50 bin girişimciye destek verdik

Bir hayalin nasıl iş fikrine dönüştürülüp, olgunlaştırılacağını anlatan Uzkurt,  şunları söyledi:

“Hayal kurmak önemli ama bunu ham hayal olmaktan kurtarmak lazım. Bunu olgunlaştırmak lazım. Bir hayal nasıl iş fikrine dönüştürülür ve bir hayal nasıl olgunlaştırılır? O iş fikri nasıl bir iş modeline dönüştürülür? Bu çok önemli. Çünkü siz para almak için bir yere gidiyorsunuz. Bu bir kamu idaresi olabilir ya da bu başka bir yatırımcı olabilir. Bakın onlar şuna bakacaklar; evet ben buna para vereceğim ama ya bu aklına bir fikir gelmiş, bunu yapayım diye bir heyecanla mı çıkmış? Yoksa bu iş fikrini A’dan Z’ye her şeyi ile bütün boşlukları ile düşünüp bunların hepsini aşacak şekilde bir çözüm üreterek bu iş fikrini olgunlaştırmış ya da ayakları yere basan bir model haline getirmiş mi? Bütün aşamaları ayrıntılı düşünüp karşıdaki para isteyeceğiniz ya da ikna edeceğiniz kitleye daha sağlıklı bir modelle giderseniz emin olun sizin o heyecanınızla birlikte o olgunlaşmış fikre kesinlikle destek bulabilirsiniz. Biz KOSGEB olarak 50 bin girişimcimize destek verdik. 50 bin girişimcimizden bazıları süreç içerisinde işini yürütemedi kapattı. Bazılarının bugün uluslararası pazarda faaliyet gösteren, dünya pazarlarına ihracat eden firmalar olduğunu gördük. Bu girişimcilik desteği sadece KOSGEB’de yok TÜBİTAK’ta da özellikle teknolojik iş fikirleri önce olgunlaştırılıp daha sonra o fikirlerin belirli ölçekte üretimine imkan verecek şekilde tekno-girişim sermaye destek adı altında destek programı var. Buradan da kaynak bulabilirsiniz KOSGEB’den de biz geçtiğimiz dönemlerde gelen iş fikri teknolojik iş fikrimdir yoksa geleneksel iş fikrimi ayrımını çok yapmadık. Dedik ki 50 bin artı 100 bin lira şeklinde bir kısmı hibe bir kısmı geri ödemeli destekler ettik.  Yeni dönemde bunu geleneksel sektörlerimizi yine desteklemeye devam edecek olmakla birlikte özellikle teknoloji düzeyi yüksek olan ve imalat sanayinde bir girişimde bulunmak isteyen girişimcilerimize 360 bin TL’ye kadar destek vermeyi planlıyoruz.”
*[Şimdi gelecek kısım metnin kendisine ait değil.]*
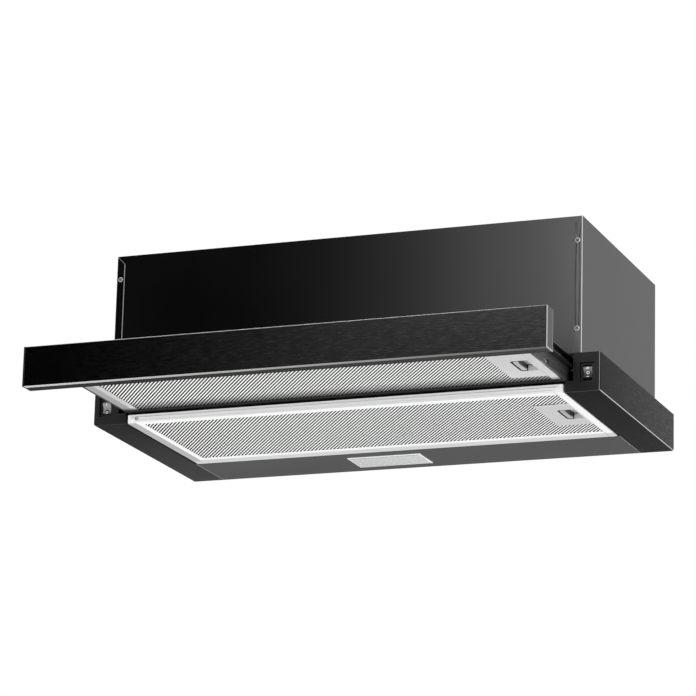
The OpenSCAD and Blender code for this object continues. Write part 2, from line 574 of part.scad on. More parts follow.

Herkes için tek reçete yok

Girişimci olmak için herkese verilebilecek tek bir reçetenin mümkün olmadığını söyleyen Uzkurt, “Burada her girişimci arkadaşımızın hikayesi farklıdır. Bir fabrikaya girip çalıştığınızda yeterli tecrübeyi elde ettiğinizi düşündüğünüz zaman ve bende kendi işimi kurabilirim dediğiniz zaman bu çok kıymetlidir. Çünkü orada tecrübeli bir girişimci adayı ile karşı karşıyayız. Üretimin, satışın, pazarlamanın nasıl olduğunu biliyor. Finansı ve tedarik sürecini biliyor. Bu bizim için daha kıymetli girişimci adayıdır. Tecrübesi vardır. O aşamada da yine kamunun farklı kurumlarına da bu girişimcilik desteklerine müracaat edebilirsiniz” ifadelerini kullandı.

Panel soruların cevaplanması ardından sona erdi.